Remember that re-reading a book several times really builds confidence and fluency. Challenge your child to become an ‘expert’ and read their book (or part of a longer book) to as many different people or in as many different places as they can!
The World Book Day website has a unique selection of audio excerpts of books to listen to – click here http://www.worldbookday.com/world-of-stories/
These will be used in class for speaking and listening as well as a writing stimulus. These can be printed or emailed to your class teacher.
Challenge your children to make a set of snowballs and then think about what they could do differently to each one in an attempt to stop them from melting.
TIP – don’t make them too, too big!
Some suggestions of variables to test are wrapping the snowball e.g. in foil or fabric, putting it under a plant pot, putting it in the shed, putting it in a sheltered spot of the garden etc.Try to encourage your child to explain what they think will happen to each snowball and which one will last the longest (this is what scientists call making a prediction)
Following on from our recent paper spinners activity, they will hopefully be able to talk to you about fair testing. What must be kept the same in order for it to be a fair test? (The snowballs should all be the same size and must be made at the same time)
Children could they record their results in any way they wish, but some suggestions are using annotated photos, making a video clip, drawing pictures or writing down what happened.
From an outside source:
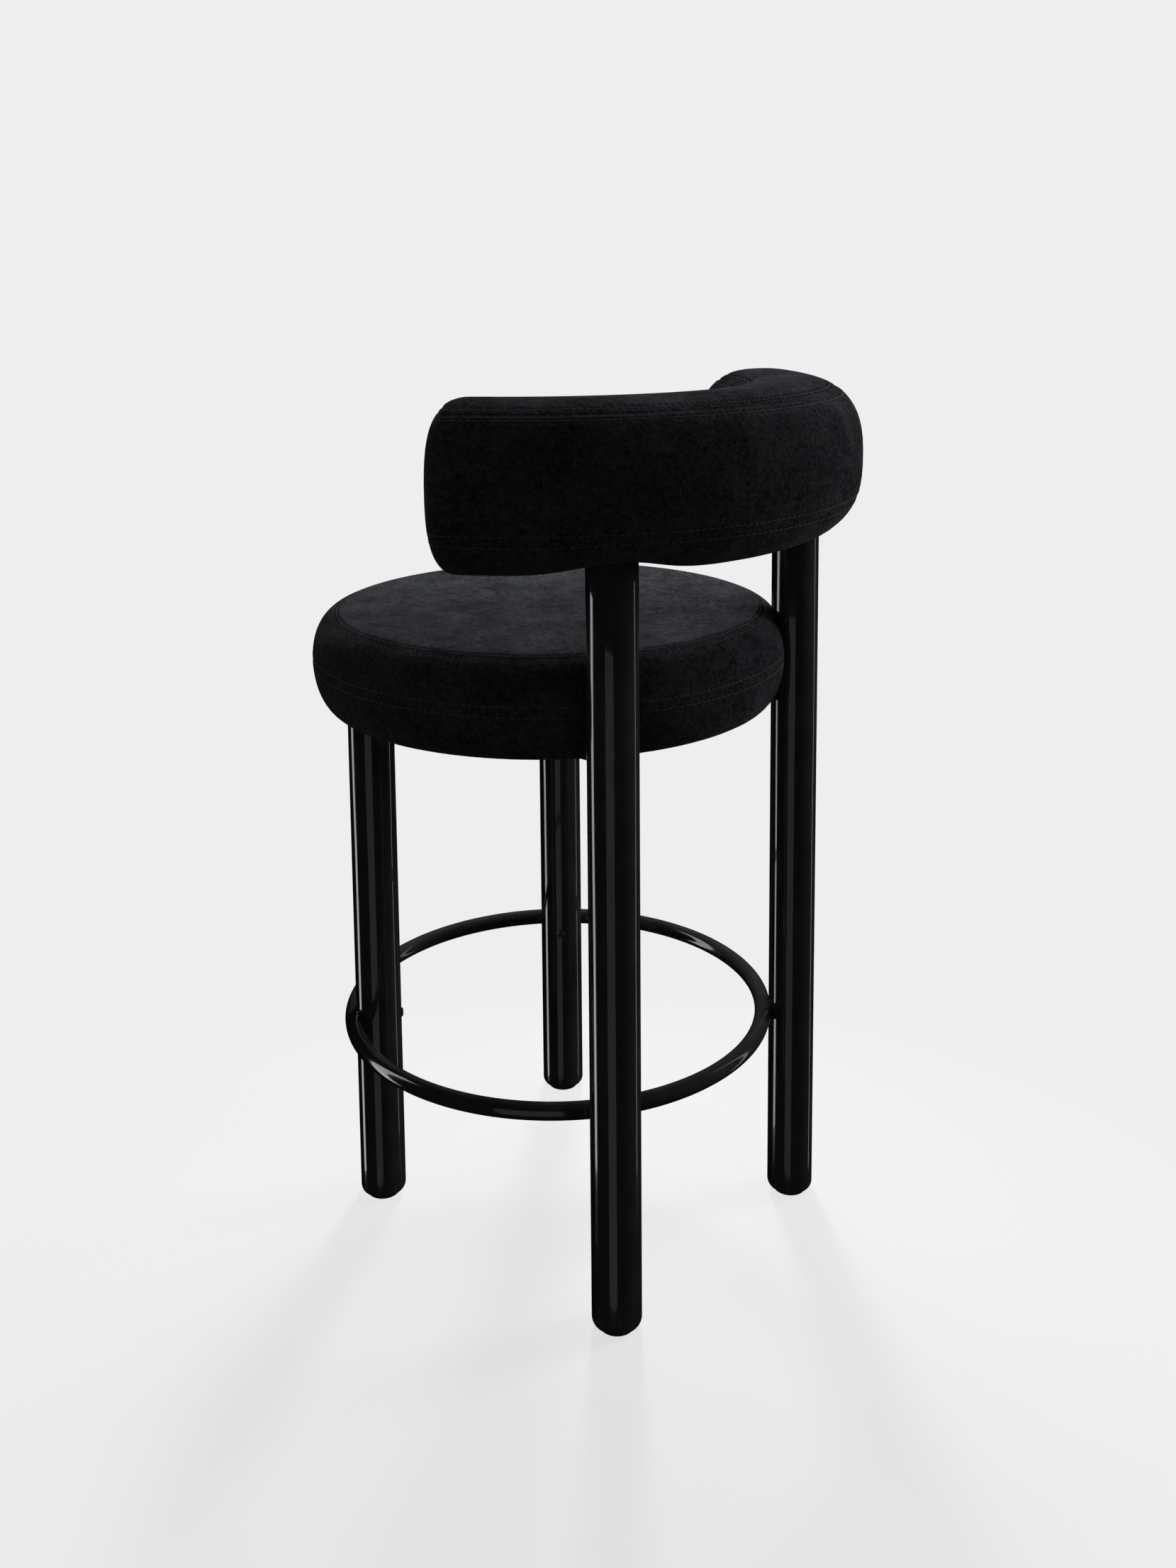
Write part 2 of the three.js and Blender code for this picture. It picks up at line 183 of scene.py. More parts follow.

You could help them draw a simple table with one column stating what they did to the snowball and another column either saying how long it stayed frozen or recording its size after a set period of time.
We would love to hear about what you found out!
This is a great activity for practising scissor skills but is also good practise of folding paper. We shall begin working on fractions in maths soon and we will begin by using the language ‘halves’ and ‘quarters.’
You could introduce this to your child by folding paper shapes into half and then again into quarters, counting how many sections there are when you fold the paper open again.
Please continue the usual reading, practice of high frequency word boards and Rainbow Maths Targets (click here for target related activities). There is also the ongoing paper spinners challenge, Mathletics, Skoolbo and the new app Teach Your Monster to Read (see previous blog post from this week)
We look forward to seeing everyone back at school once the weather improves. Until then, wrap up warm and enjoy the snow!